If I were on a jury and was convinced by the facts that a properly convicted murderer would be a very serious threat to the lives of prison guards, I would have no difficulty voting for the death penalty. On the other hand, I thought that the execution of Timothy McVeigh was unjustified according to the Pope's guidelines.

JOSEPH GALLAGHER

Bakerfield, California

Wingless Flight of Fancy

Regarding “Under God's Wings” (Letters, Aug. 4-10): The letter-writer refers to the story of the dead mother bird sheltering her chicks from the Yellowstone fires. The letter, however, is lifted from an old Internet rumor. The link below demonstrates both that the letter is derived from the Internet rumor, almost word-for-word, and that the rumor is false.
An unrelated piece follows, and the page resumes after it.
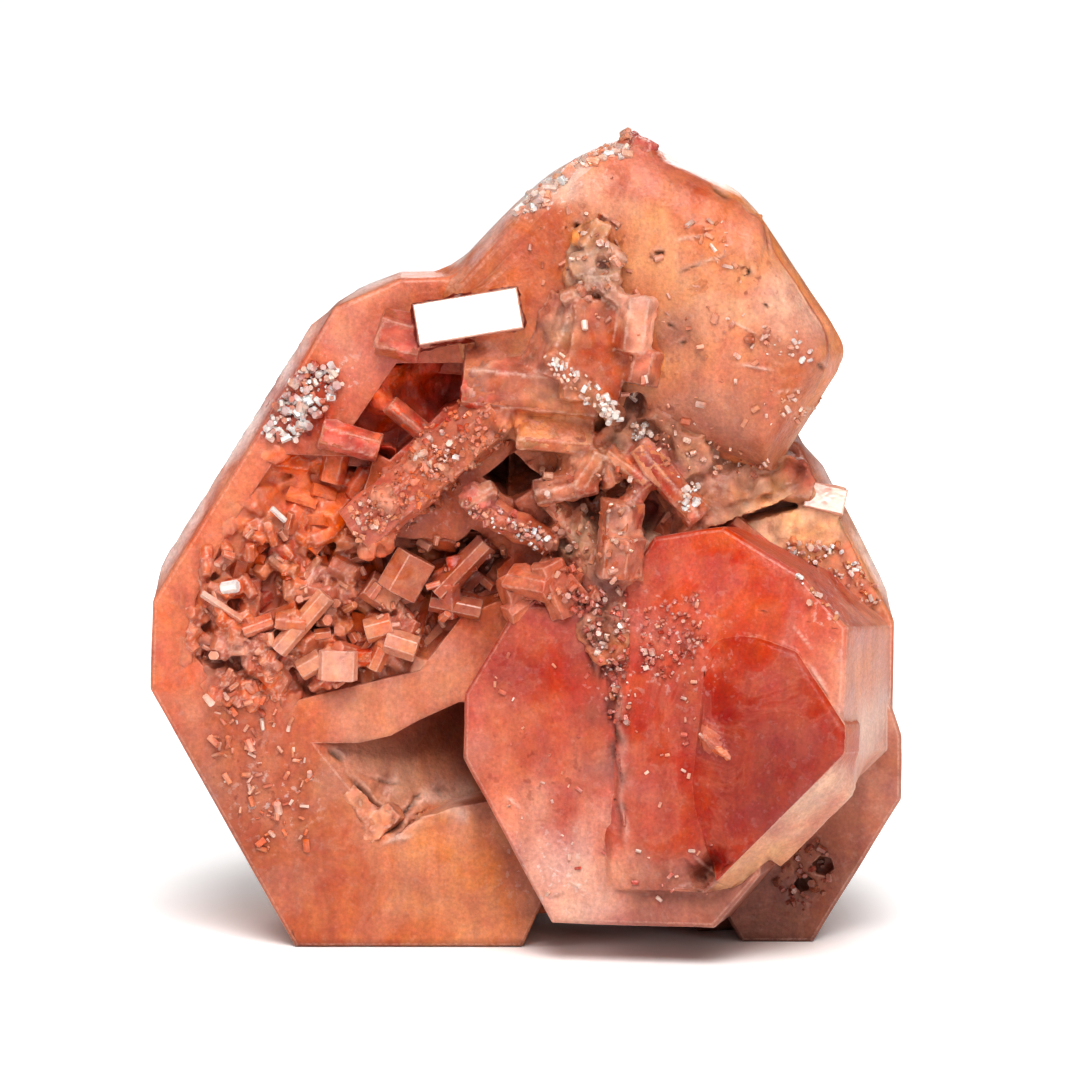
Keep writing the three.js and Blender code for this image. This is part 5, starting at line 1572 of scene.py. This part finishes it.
sparklingDruse = {  # patches of bright little crystals
    "look": {
        **hollowCrystals["look"], "grain": 0.1, "grit": 0.0, "dustAndGlints": 0.0, "roughness": 0.22, "ior": 1.7,
        "sheen": 0.5, "glow": 0.15,
    },
    "seed": 60,
    "usual": {"lean": (0, 90), "sink": 0.2, "wide": (0.6, 1.0)},
    "places": [
        {
            "outline": [
                (-7.4, 17.3), (-6.8, 18.2), (-5.9, 18.2), (-5.6, 17.4), (-6.3, 16.7), (-7.1, 15.8),
                (-8.2, 15.9),
            ],
            "count": 210, "size": (0.1, 0.32),
            "tints": ["snow", "snow", "cream", "brick", "blush", "snow"],
        },
        {
            "outline": [(0.5, 18.7), (1.0, 18.75), (2.1, 17.8), (2.5, 17.3), (2.1, 17.0), (0.9, 17.9)],
            "count": 54, "size": (0.1, 0.24), "tints": ["snow", "cream", "cream", "blush"], "nearest": -6,
            "sink": 0.42, "lean": (40, 90),
        },
        {
            "outline": [(2.1, 17.5), (2.6, 17.5), (2.85, 16.6), (2.3, 16.7)],
            "count": 44, "size": (0.1, 0.24), "tints": ["snow", "cream", "cream"], "nearest": -6,
            "sink": 0.4,
        },
        {
            "outline": [(-5.6, 13.7), (-2.5, 16.9), (-1.2, 17.3), (-0.4, 15.9), (-4.0, 12.6)],
            "count": 260, "size": (0.07, 0.24),
            "tints": ["salmon", "mauve", "paleSalmon", "salmon", "terracotta"],
            "sink": 0.5, "nearest": -5, "furthest": -2.4,
        },
        {
            "outline": [(-3.6, 15.6), (-2.6, 16.3), (-2.0, 15.6), (-2.9, 14.9)],
            "count": 34, "size": (0.08, 0.26), "tints": ["snow", "cream", "blush", "pink"], "nearest": -5,
            "furthest": -2.6,
        },
        {
            "outline": [(-5.7, 13.3), (-4.8, 14.2), (-4.0, 13.6), (-4.8, 12.6)],
            "count": 34, "size": (0.07, 0.22), "tints": ["cream", "blush", "peach", "salmon"],
            "nearest": -5, "furthest": -2.4,
        },
        {
            "outline": [(-1.9, 14.3), (0.6, 13.2), (0.8, 12.4), (-1.7, 13.6)],
            "count": 90, "size": (0.08, 0.22), "tints": ["mauve", "rosePink", "snow", "blush"],
            "furthest": -2.4,
        },
        {
            "outline": [(0.4, 15.2), (3.0, 15.4), (3.6, 13.6), (2.4, 11.2), (0.6, 11.2), (0.4, 13.0)],
            "count": 90, "size": (0.08, 0.3), "tints": ["greyTan", "cream", "mauve", "clay", "paleTan"],
            "sink": 0.35,
        },
        {
            "outline": [(3.6, 10.9), (5.2, 11.4), (5.6, 10.0), (4.2, 8.8), (3.4, 9.2)],
            "count": 110, "size": (0.07, 0.2),
            "tints": ["rosePink", "cream", "brick", "blush", "deepRed", "pink"],
        },
        {
            "outline": [(1.0, 11.4), (3.1, 11.6), (3.1, 7.4), (2.5, 7.4), (2.2, 9.5)],
            "count": 170, "size": (0.08, 0.26), "tints": ["dusk", "mauve", "rosePink", "cream", "brick"],
        },
        {
            "outline": [(3.15, 16.5), (3.6, 16.6), (3.75, 16.1), (3.2, 15.9)],
            "count": 26, "size": (0.08, 0.24), "tints": ["snow", "cream", "ashTan"],
        },
        {
            "outline": [(4.5, 15.0), (5.2, 14.6), (5.4, 13.9), (4.7, 13.9)],
            "count": 24, "size": (0.08, 0.24), "tints": ["snow", "cream"],
        },
        {
            "outline": [
                (-0.4, 22.6), (0.5, 24.4), (1.6, 25.1), (3.2, 25.4), (3.2, 24.7), (1.4, 24.2),
                (0.6, 23.2),
            ],
            "count": 90, "size": (0.12, 0.42), "tints": ["cream", "blush", "snow", "peach"], "sink": 0.46,
            "lean": (60, 90),
        },
        {
            "outline": [(1.3, 22.9), (2.8, 22.9), (3.1, 20.4), (1.2, 20.3)],
            "count": 26, "size": (0.1, 0.3), "tints": ["mauve", "ashTan", "cream", "paleTan"],
            "sink": 0.42,
        },
        {
            "outline": [(4.0, 16.4), (7.4, 15.4), (6.8, 14.6), (3.8, 15.2)],
            "count": 50, "size": (0.08, 0.24), "tints": ["cream", "greyTan", "paleTan", "mauve"],
        },
        {
            "outline": [(7.6, 12.8), (9.6, 12.6), (11.0, 10.9), (10.6, 10.3), (8.6, 11.2)],
            "count": 90, "size": (0.08, 0.26), "tints": ["cream", "snow", "orangeTan", "clay"],
        },
        {
            "outline": [(7.6, 3.0), (9.3, 3.3), (9.5, 1.6), (8.4, 0.9), (7.7, 1.6)],
            "count": 46, "size": (0.1, 0.34), "tints": ["umber", "umber", "dusk"], "sink": 0.45,
        },
        {
            "outline": [(4.7, 22.8), (6.2, 22.9), (6.3, 21.3), (4.9, 21.5)],
            "count": 22, "size": (0.08, 0.34), "tints": ["blush", "cream", "paleTan"], "sink": 0.4,
            "lean": (60, 90), "wide": (0.3, 0.7),
        },
        {
            "outline": [(7.1, 19.8), (8.6, 19.4), (8.6, 18.4), (7.2, 18.6)],
            "count": 20, "size": (0.07, 0.24), "tints": ["blush", "cream", "snow"], "sink": 0.4,
        },
        {
            "outline": [(7.0, 17.7), (8.6, 17.6), (8.4, 16.4), (7.2, 16.5)],
            "count": 20, "size": (0.07, 0.26), "tints": ["blush", "cream", "paleTan"], "sink": 0.4,
        },
    ],
}

rearCrystals = {  # crystals on the hidden side
    "seed": 90,
    "usual": {"lean": (30, 90), "sink": 0.25},
    "places": [
        {
            "outline": [
                (-5.9, 16.3), (-4.6, 15.6), (-3.7, 16.1), (-2.6, 14.4), (-3.6, 13.2), (-3.0, 11.5),
                (-4.9, 10.4), (-6.1, 11.9), (-7.3, 12.4), (-6.5, 14.0), (-7.0, 15.3),
            ],
            "count": 170, "size": (0.15, 0.75), "tints": ["clay", "salmon", "paleTan"],
            "look": (0, -1, 0), "level": 3, "chamfer": 0.02,
        },
        {
            "outline": [
                (0.9, 15.9), (2.8, 15.2), (4.4, 15.9), (5.6, 14.0), (4.7, 12.4), (5.9, 10.4), (4.2, 8.6),
                (2.2, 9.6), (0.2, 8.9), (-0.2, 11.2), (1.0, 12.6), (0.1, 14.2),
            ],
            "count": 250, "size": (0.15, 0.9), "tints": ["terracotta", "rust", "clay", "paleTan"],
            "look": (0, -1, 0), "level": 3, "chamfer": 0.02,
        },
        {
            "outline": [(-8.6, 6.4), (-5.6, 6.8), (-5.2, 1.6), (-7.6, 1.6)],
            "count": 70, "size": (0.12, 0.45), "tints": ["paleTan", "salmon", "blush"],
            "look": (0, -1, 0), "level": 3,
        },
    ],
}

ground = groundTree([bodyMesh, middleMesh, crustMesh], [crestPile])
sprayPile, drusePile, rearPile = newPile(), newPile(), newPile()
for pile, small in ((sprayPile, faceSpray), (drusePile, sparklingDruse), (rearPile, rearCrystals)):
    for count, place in enumerate(small["places"]):
        scatter(pile, ground, {**small["usual"], **place}, small["seed"] + count)
print("small crystals placed")

blockStone = stoneMaterial("middleBlocks", middleBlocks["look"])
mirrorStone = stoneMaterial("brightFaces", brightFaces["look"])
crustStone = stoneMaterial("crustCrystals", hollowCrystals["look"])
druseStone = stoneMaterial("sparklingDruse", sparklingDruse["look"])

crustBed = {  # the ground under the crystals of the hollow
    "base": "rust",
    "patches": [(-6.2, 14.4, 1.5, "flame", 9.0), (-6.5, 8.6, 1.2, "clay", 3.0)],
}
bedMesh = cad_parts["hollow_crystal_crust"].data.copy()
bedMesh.materials.clear()
bedTint = paintTints(vertexArray(bedMesh), crustBed)[cornerArray(bedMesh)]
bed = finishPiece("crustBed", bedMesh, crustStone, bedTint, slot="crust_crystals", smooth=20)
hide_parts("hollow_crystal_crust")

finishPiece("middleBlocks", middleMesh, blockStone, middleTint, smooth=40)
finishPiece("hollowCrystals", crustMesh, crustStone, crustTint, slot="crust_crystals", smooth=40)
for name, pile, stone, slot in (
    ("brightFaces", mirrorPile, mirrorStone, "crystal_body"),
    ("crustCrests", crestPile, crustStone, "crust_crystals"),
    ("faceSpray", sprayPile, crustStone, "crust_crystals"),
    ("sparklingDruse", drusePile, druseStone, "crust_crystals"),
    ("rearCrystals", rearPile, crustStone, "crust_crystals"),
):
    mesh, tint = pileMesh(name, pile)
    finishPiece(name, mesh, stone, tint, slot=slot, smooth=20)
print("pieces dressed")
While the image of God's protective wings is indeed beautiful, it is, in this case, based not on fact but on urban legend. Go to www.truthorfiction.com/rumors/motherbird.htm.

JOE SCHWENINGER

Dublin, Ohio

Atomic Echoes

Thank you for your interview with Sister Lucia Akie Aratani (“A Bright Light in Hiroshima,” Inperson, Aug. 11-17).

Aug. 9 is the anniversary of the dropping of the atomic bomb on Nagasaki. Ground zero in Nagasaki was the persecuted, but still largest, Christian community in the Orient – wiped out in a few seconds. Also, with macabre irony, the United States wiped out Hiroshima and Nagasaki and set a dangerous precedent for “total war” and the survival of humanity. Though no other country or group has used nuclear weapons yet, civilian casualties were 5% in World War I, 50% in World War II, and have been 90% of 45 million casualties in wars since 1945. Also, as U.S. military leaders of World War II and Steve Benson have pointed out, a clearer and earlier proposition of American willingness to retain the emperor would have produced an earlier and less tragic end to the war.

My friend and spiritual mentor, Lutheran minister John Peterson, was wounded in the Pacific during World War II. He thought the mass bombing of civilians undercut the moral basis for his sacrifice.